Indubbiamente una simile ricostruzione pone dei dubbi di compatibilità con i principi di offensività e materialità, che non consentirebbero la punibilità di una mera intenzione riprovevole dell'agente; tuttavia, la dottrina ha chiarito che, laddove il dolo specifico abbia ad oggetto un evento lesivo, non basta il mero dato psichico ai fini dell'incriminazione, bensì è necessario che la condotta sia oggettivamente idonea a perseguire quella finalità ulteriore. La stessa giurisprudenza ha valorizzato l'elemento oggettivo della condotta di creare un pericolo di evento terroristico, dovendo palesarsi come "soggettivamente diretta ed oggettivamente idonea" a realizzare il fine.
Invero, la condotta tipica, per essere inquadrata alla stregua della "finalità di terrorismo", deve rappresentare il pericolo concreto di un grave danno per lo Stato o per un'organizzazione internazionale, con ciò intendendosi un'induzione verso l'autorità politica a compiere o ad astenersi dal compiere un atto che abbia un rilevante impatto sulla vita economica, sociale e polita del Paese.

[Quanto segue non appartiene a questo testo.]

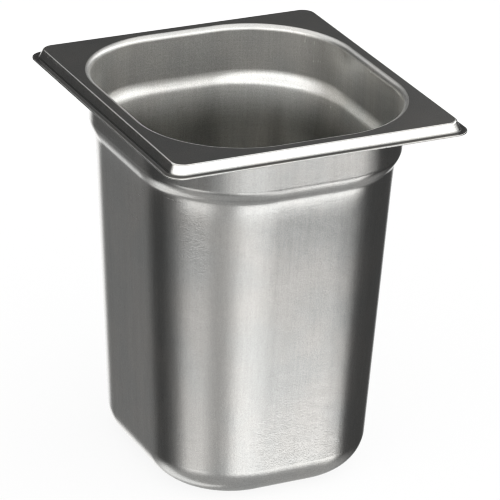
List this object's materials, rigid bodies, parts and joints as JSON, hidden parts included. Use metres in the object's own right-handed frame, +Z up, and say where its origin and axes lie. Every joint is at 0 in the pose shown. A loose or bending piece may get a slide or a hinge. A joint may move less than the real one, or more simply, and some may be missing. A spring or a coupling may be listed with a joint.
{
  "type": "deli food pan",
  "caption": "Deep rectangular stainless food pan with a flat folded rim to hang it by, a stacking shoulder under the collar, tapered walls and a rounded base.",
  "frame": {"origin": "centre of the underside of the base, on the plane the pan stands on", "axes": "+Z up, towards the open top; X along the short side of the flange (162 mm); Y along the long side of the flange (176 mm)"},
  "size_m": [0.162, 0.176, 0.2],
  "materials": {
    "stainless": "satin rolled stainless steel sheet, drawn, faint vertical draw marks and fine grain"
  },
  "bodies": {
    "root": {"pan": "stainless"}
  },
  "joints": []
}
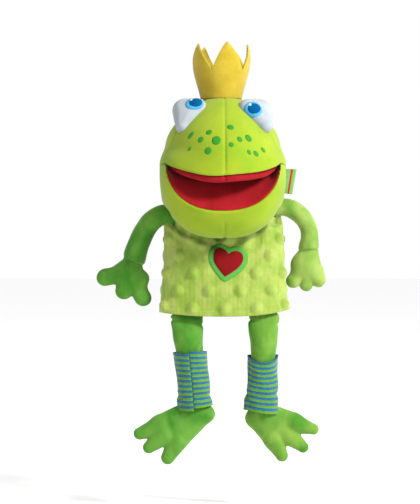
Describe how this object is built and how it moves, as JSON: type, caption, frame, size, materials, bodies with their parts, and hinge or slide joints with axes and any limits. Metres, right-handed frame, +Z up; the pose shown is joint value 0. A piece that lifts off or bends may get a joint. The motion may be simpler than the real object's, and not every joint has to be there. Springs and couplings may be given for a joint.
{
  "type": "hand puppet",
  "caption": "Plush frog hand puppet with a crown: a fabric glove with a soft head, a mouth that opens, stuffed arms and legs, and knitted leg warmers.",
  "frame": {"origin": "centre of the opening at the hem, where the hand goes in", "axes": "+Z up to the crown, -Y the puppet's front, +X to the right as seen from the front"},
  "size_m": [0.2063, 0.1159, 0.3743],
  "materials": {
    "dotted_plush": "soft plush with raised dots",
    "lining": "thin woven cotton",
    "green_felt": "matte felt",
    "red_fabric": "short velour",
    "face_fabric": "smooth brushed fabric",
    "mouth_board": "matte card",
    "yellow_felt": "matte felt",
    "white_fabric": "smooth brushed fabric",
    "light_blue_fabric": "satin stitch",
    "deep_blue_fabric": "satin stitch",
    "filling": "loose polyester fibre",
    "green_velour": "short velour",
    "striped_knit": "ribbed knit in two colours"
  },
  "bodies": {
    "glove": {"glove_front_panel": "dotted_plush", "glove_back_panel": "dotted_plush", "hem_facing": "lining", "heart_backing": "green_felt", "heart": "red_fabric", "leg_tab_left": "green_velour", "leg_tab_right": "green_velour"},
    "neck": {"neck_sleeve": "face_fabric"},
    "head": {"face_panel_left": "face_fabric", "face_panel_right": "face_fabric", "back_panel_left": "face_fabric", "back_panel_right": "face_fabric", "head_filling": "filling", "finger_pocket": "lining", "upper_palate": "red_fabric", "upper_mouth_board": "mouth_board", "crown": "yellow_felt", "eye_white_left": "white_fabric", "eye_white_right": "white_fabric", "iris_left": "light_blue_fabric", "iris_right": "light_blue_fabric", "pupil_left": "deep_blue_fabric", "pupil_right": "deep_blue_fabric", "seam_tab": "green_felt"},
    "jaw": {"chin_panel_left": "face_fabric", "chin_panel_right": "face_fabric", "lower_palate": "red_fabric", "lower_mouth_board": "mouth_board", "thumb_pocket": "lining"},
    "arm_root_left": {"arm_root_left": "green_velour"},
    "arm_left": {"arm_skin_left": "green_velour", "arm_filling_left": "filling"},
    "hand_left": {"hand_front_left": "green_velour", "hand_back_left": "green_velour", "hand_filling_left": "filling"},
    "leg_left": {"leg_skin_left": "green_velour", "leg_filling_left": "filling", "leg_warmer_left": "striped_knit"},
    "foot_left": {"foot_upper_left": "green_velour", "foot_sole_left": "green_velour", "foot_filling_left": "filling"},
    "arm_root_right": {"arm_root_right": "green_velour"},
    "arm_right": {"arm_skin_right": "green_velour", "arm_filling_right": "filling"},
    "hand_right": {"hand_front_right": "green_velour", "hand_back_right": "green_velour", "hand_filling_right": "filling"},
    "leg_right": {"leg_skin_right": "green_velour", "leg_filling_right": "filling", "leg_warmer_right": "striped_knit"},
    "foot_right": {"foot_upper_right": "green_velour", "foot_sole_right": "green_velour", "foot_filling_right": "filling"}
  },
  "joints": [
    {"name": "head_turn", "type": "hinge", "parent": "glove", "child": "neck", "pos_m": [0, 0.008, 0.08], "axis": [0, 0, 1], "range_deg": [-15, 15], "stiffness_Nm_per_rad": 0.06},
    {"name": "head_nod", "type": "hinge", "parent": "neck", "child": "head", "pos_m": [0, 0.008, 0.092], "axis": [1, 0, 0], "range_deg": [-12, 12], "stiffness_Nm_per_rad": 0.6},
    {"name": "jaw", "type": "hinge", "parent": "head", "child": "jaw", "pos_m": [0, -0.024, 0.132], "axis": [-1, 0, 0], "range_deg": [-12, 20], "stiffness_Nm_per_rad": 0.03},
    {"name": "arm_lift_left", "type": "hinge", "parent": "glove", "child": "arm_root_left", "pos_m": [-0.052, 0.008, 0.088], "axis": [0, 1, 0], "range_deg": [0, 22]},
    {"name": "arm_swing_left", "type": "hinge", "parent": "arm_root_left", "child": "arm_left", "pos_m": [-0.052, 0.008, 0.088], "axis": [-1, 0, 0], "range_deg": [-40, 60]},
    {"name": "wrist_left", "type": "hinge", "parent": "arm_left", "child": "hand_left", "pos_m": [-0.0823, 0.008, 0.048], "axis": [-1, 0, 0], "range_deg": [-35, 35]},
    {"name": "arm_lift_right", "type": "hinge", "parent": "glove", "child": "arm_root_right", "pos_m": [0.052, 0.008, 0.088], "axis": [0, -1, 0], "range_deg": [0, 22]},
    {"name": "arm_swing_right", "type": "hinge", "parent": "arm_root_right", "child": "arm_right", "pos_m": [0.052, 0.008, 0.088], "axis": [-1, 0, 0], "range_deg": [-40, 60]},
    {"name": "wrist_right", "type": "hinge", "parent": "arm_right", "child": "hand_right", "pos_m": [0.0768, 0.008, 0.0595], "axis": [-1, 0, 0], "range_deg": [-35, 35]},
    {"name": "hip_left", "type": "hinge", "parent": "glove", "child": "leg_left", "pos_m": [-0.0335, -0.011, 0], "axis": [-1, 0, 0], "range_deg": [-35, 45]},
    {"name": "ankle_left", "type": "hinge", "parent": "leg_left", "child": "foot_left", "pos_m": [-0.026, -0.011, -0.08], "axis": [-1, 0, 0], "range_deg": [-30, 30]},
    {"name": "hip_right", "type": "hinge", "parent": "glove", "child": "leg_right", "pos_m": [0.036, -0.011, 0], "axis": [-1, 0, 0], "range_deg": [-35, 45]},
    {"name": "ankle_right", "type": "hinge", "parent": "leg_right", "child": "foot_right", "pos_m": [0.034, -0.011, -0.084], "axis": [-1, 0, 0], "range_deg": [-30, 30]}
  ]
}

Nonostante questa descrizione della finalità di terrorismo in termini di pericolo concreto, il legislatore ha introdotto fattispecie che determinano un arretramento della soglia di tutela penale, perseguendo condotte meramente preparatorie rispetto alla finalità terroristica.
Ad esempio, nel caso di "addestramento o auto addestramento con finalità di terrorismo", viene punito colui che si addestra o auto addestra o fornisce informazioni sulla preparazione di materiali esplosivi, armi da fuoco, sostanze chimiche, batteriologiche o di altre tecniche o metodi per il compimento di atti di violenza; tuttavia, ritenendo che la finalità di terrorismo rappresenti un pericolo ed un tentativo di realizzazione di quel danno, con una simile previsione si arriva a punire il pericolo del pericolo del compimento di un atto violento finalizzato al terrorismo[1].
La ratio per cui si puniscono l'associazione con finalità di terrorismo e tutte le altre condotte prodromiche, è quella di prevenire la proliferazione terroristica: punendo l'arruolamento, l'addestramento o l'auto addestramento, si fronteggia il fenomeno terroristico perseguendo anticipatamente azioni che si esplicano anche al di fuori del contesto associativo.
Come anticipato, la problematica evidenziata dalla più autorevole dottrina, è rappresentata dal rischio di un eccessivo arretramento della soglia di tutela penale, punendo sia chi compie l'atto preparatorio (addestrandosi, auto addestrandosi, arruolandosi, ecc.), sia chi compie atti violenti allo scopo di realizzare l'ulteriore fine di terrorismo. E simile condotta prodromica, caratterizzata dalla "doppia finalità" (quella "strumentale" di realizzazione di un atto violento e quella "finale" del compimento del fine che anima il terrorismo) deve soddisfare anche l'ulteriore requisito di cui all'art. 270-sexies c.p. del concreto pericolo per il Paese o per l'organizzazione internazionale.
In via interpretativa sono stati individuati dei correttivi al fine di rendere queste fattispecie compatibili con gli anzidetti principi.
Innanzitutto, è necessario che le condotte preparatorie perseguono non un generico "atto di violenza o di sabotaggio dei servizi pubblici essenziali", ma un fine che deve essere specifico e determinato, altrimenti non integrerebbe il profilo del pericolo.
In particolare, per ritenere integrata la finalità di terrorismo, secondo il consolidato orientamento della Suprema Corte, non è sufficiente che l'agente abbia intenzione di arrecare un grave danno, ma è necessario che la sua condotta crei la "possibilità concreta per natura e contesto di un reale impatto intimidatorio tale da ripercuotersi sulle condizioni di vita dell'intera collettività", la cui valutazione prescinde dal finalismo psicologico, dovendo essere connotata da oggettiva idoneità materiale a determinare l'evento di pericolo.
Pertanto, affinché l'interpretazione dei reati con finalità di terrorismo possa essere costituzionalmente coerente ed aderente ai principi di materialità ed offensività, tenendo conto delle peculiarità delle specifiche ipotesi delittuose, deve compiersi una valutazione della natura della condotta, delle sue caratteristiche intrinseche e del contesto di esplicazione, al fine di determinare se la stessa possa oggettivamente e concretamente realizzare quel pericolo per lo Stato o per la comunità internazionale oggetto della finalità terroristica di "destabilizzare o distruggere le strutture politiche fondamentali, costituzionali, economiche e sociali".
[1] Come risposta, non solo nazionale, al propagarsi di fenomeni terroristici di matrice soprattutto jihadista.